-- BEGIN PROVIDED DATA --

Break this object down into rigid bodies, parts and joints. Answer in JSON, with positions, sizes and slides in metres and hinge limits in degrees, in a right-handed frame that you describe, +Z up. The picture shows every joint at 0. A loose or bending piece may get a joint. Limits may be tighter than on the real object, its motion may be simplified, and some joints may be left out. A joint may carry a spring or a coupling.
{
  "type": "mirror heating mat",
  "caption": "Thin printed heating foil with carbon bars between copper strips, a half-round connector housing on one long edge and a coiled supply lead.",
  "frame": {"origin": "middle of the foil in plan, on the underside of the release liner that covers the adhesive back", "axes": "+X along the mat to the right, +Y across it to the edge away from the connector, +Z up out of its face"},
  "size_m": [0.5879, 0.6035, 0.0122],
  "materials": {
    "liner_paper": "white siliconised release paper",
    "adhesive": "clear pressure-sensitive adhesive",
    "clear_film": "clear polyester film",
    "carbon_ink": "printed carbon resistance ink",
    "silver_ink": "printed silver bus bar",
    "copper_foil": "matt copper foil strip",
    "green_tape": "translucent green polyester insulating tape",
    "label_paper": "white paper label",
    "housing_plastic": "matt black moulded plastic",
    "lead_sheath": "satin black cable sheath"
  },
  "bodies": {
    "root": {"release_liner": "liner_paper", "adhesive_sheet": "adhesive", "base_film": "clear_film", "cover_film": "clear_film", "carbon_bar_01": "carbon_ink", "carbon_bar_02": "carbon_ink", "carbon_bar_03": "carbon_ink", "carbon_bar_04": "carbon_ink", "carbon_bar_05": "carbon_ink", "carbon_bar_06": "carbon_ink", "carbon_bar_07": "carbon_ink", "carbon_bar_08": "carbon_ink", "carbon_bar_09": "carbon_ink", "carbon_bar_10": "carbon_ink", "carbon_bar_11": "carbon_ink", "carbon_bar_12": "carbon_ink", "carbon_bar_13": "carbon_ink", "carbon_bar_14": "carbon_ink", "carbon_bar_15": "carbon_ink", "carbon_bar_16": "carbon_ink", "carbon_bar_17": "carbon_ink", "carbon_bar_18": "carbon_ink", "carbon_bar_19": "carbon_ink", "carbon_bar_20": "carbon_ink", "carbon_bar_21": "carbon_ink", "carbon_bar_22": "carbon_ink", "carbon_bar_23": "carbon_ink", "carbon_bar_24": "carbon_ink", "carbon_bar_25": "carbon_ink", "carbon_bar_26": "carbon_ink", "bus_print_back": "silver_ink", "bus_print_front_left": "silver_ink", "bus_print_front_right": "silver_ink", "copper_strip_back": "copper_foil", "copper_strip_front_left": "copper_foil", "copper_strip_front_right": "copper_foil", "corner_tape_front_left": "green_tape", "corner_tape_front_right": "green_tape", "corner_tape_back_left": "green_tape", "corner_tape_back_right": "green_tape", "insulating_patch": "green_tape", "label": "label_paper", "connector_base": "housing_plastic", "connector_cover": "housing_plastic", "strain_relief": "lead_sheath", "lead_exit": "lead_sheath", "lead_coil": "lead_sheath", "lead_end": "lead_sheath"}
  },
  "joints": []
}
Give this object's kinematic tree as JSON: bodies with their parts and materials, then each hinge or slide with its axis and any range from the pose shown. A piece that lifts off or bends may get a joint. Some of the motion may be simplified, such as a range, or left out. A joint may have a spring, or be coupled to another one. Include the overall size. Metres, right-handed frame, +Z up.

-- END PROVIDED DATA --

### PROBLEM TO SOLVE:
Repeat every record, exactly as written.

### TASK RESULT:
Break this object down into rigid bodies, parts and joints. Answer in JSON, with positions, sizes and slides in metres and hinge limits in degrees, in a right-handed frame that you describe, +Z up. The picture shows every joint at 0. A loose or bending piece may get a joint. Limits may be tighter than on the real object, its motion may be simplified, and some joints may be left out. A joint may carry a spring or a coupling.
{
  "type": "mirror heating mat",
  "caption": "Thin printed heating foil with carbon bars between copper strips, a half-round connector housing on one long edge and a coiled supply lead.",
  "frame": {"origin": "middle of the foil in plan, on the underside of the release liner that covers the adhesive back", "axes": "+X along the mat to the right, +Y across it to the edge away from the connector, +Z up out of its face"},
  "size_m": [0.5879, 0.6035, 0.0122],
  "materials": {
    "liner_paper": "white siliconised release paper",
    "adhesive": "clear pressure-sensitive adhesive",
    "clear_film": "clear polyester film",
    "carbon_ink": "printed carbon resistance ink",
    "silver_ink": "printed silver bus bar",
    "copper_foil": "matt copper foil strip",
    "green_tape": "translucent green polyester insulating tape",
    "label_paper": "white paper label",
    "housing_plastic": "matt black moulded plastic",
    "lead_sheath": "satin black cable sheath"
  },
  "bodies": {
    "root": {"release_liner": "liner_paper", "adhesive_sheet": "adhesive", "base_film": "clear_film", "cover_film": "clear_film", "carbon_bar_01": "carbon_ink", "carbon_bar_02": "carbon_ink", "carbon_bar_03": "carbon_ink", "carbon_bar_04": "carbon_ink", "carbon_bar_05": "carbon_ink", "carbon_bar_06": "carbon_ink", "carbon_bar_07": "carbon_ink", "carbon_bar_08": "carbon_ink", "carbon_bar_09": "carbon_ink", "carbon_bar_10": "carbon_ink", "carbon_bar_11": "carbon_ink", "carbon_bar_12": "carbon_ink", "carbon_bar_13": "carbon_ink", "carbon_bar_14": "carbon_ink", "carbon_bar_15": "carbon_ink", "carbon_bar_16": "carbon_ink", "carbon_bar_17": "carbon_ink", "carbon_bar_18": "carbon_ink", "carbon_bar_19": "carbon_ink", "carbon_bar_20": "carbon_ink", "carbon_bar_21": "carbon_ink", "carbon_bar_22": "carbon_ink", "carbon_bar_23": "carbon_ink", "carbon_bar_24": "carbon_ink", "carbon_bar_25": "carbon_ink", "carbon_bar_26": "carbon_ink", "bus_print_back": "silver_ink", "bus_print_front_left": "silver_ink", "bus_print_front_right": "silver_ink", "copper_strip_back": "copper_foil", "copper_strip_front_left": "copper_foil", "copper_strip_front_right": "copper_foil", "corner_tape_front_left": "green_tape", "corner_tape_front_right": "green_tape", "corner_tape_back_left": "green_tape", "corner_tape_back_right": "green_tape", "insulating_patch": "green_tape", "label": "label_paper", "connector_base": "housing_plastic", "connector_cover": "housing_plastic", "strain_relief": "lead_sheath", "lead_exit": "lead_sheath", "lead_coil": "lead_sheath", "lead_end": "lead_sheath"}
  },
  "joints": []
}
Give this object's kinematic tree as JSON: bodies with their parts and materials, then each hinge or slide with its axis and any range from the pose shown. A piece that lifts off or bends may get a joint. Some of the motion may be simplified, such as a range, or left out. A joint may have a spring, or be coupled to another one. Include the overall size. Metres, right-handed frame, +Z up.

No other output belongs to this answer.